Semantik video modeling and retrieval with visual, auditory, textual sources

Thesis Type: Postgraduate

Institution Of The Thesis: Middle East Technical University, Faculty of Engineering, Department of Computer Engineering, Turkey

Approval Date: 2004

Thesis Language: English

Student: Nurcan Durak

Consultant: ADNAN YAZICI


The studies on content-based video indexing and retrieval aim at accessing video content from different aspects more efficiently and effectively. Most of the studies have concentrated on the visual component of video content in modeling and retrieving the video content. Beside visual component, much valuable information is also carried in other media components, such as superimposed text, closed captions, audio, and speech that accompany the pictorial component. In this study, semantic content of video is modeled using visual, auditory, and textual components. In the visual domain, visual events, visual objects, and spatial characteristics of visual objects are extracted.

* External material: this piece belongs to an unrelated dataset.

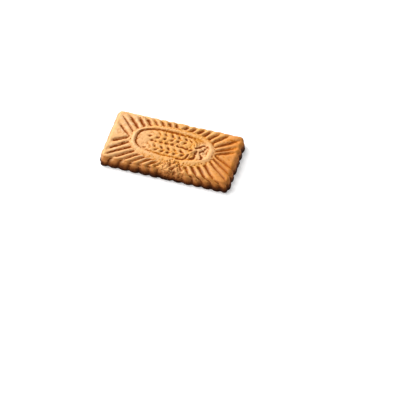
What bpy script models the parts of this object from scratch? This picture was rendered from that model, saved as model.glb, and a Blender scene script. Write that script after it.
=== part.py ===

In the auditory domain, auditory events and auditory objects are extracted. In textual domain, speech transcripts and visible texts are considered. With our proposed model, users can access video content from different aspects and get desired information more quickly. Beside multimodality, our model is constituted on semantic hierarchies that enable querying the video content at different semantic levels. There are sequence-scene hierarchies in visual domain, background-foreground hierarchies in auditory domain, and subject hierarchies in speech domain. Presented model has been implemented and multimodal content queries, hierarchical queries, fuzzy spatial queries, fuzzy regional queries, fuzzy spatio-temporal queries, and temporal queries have been applied on video content successfully.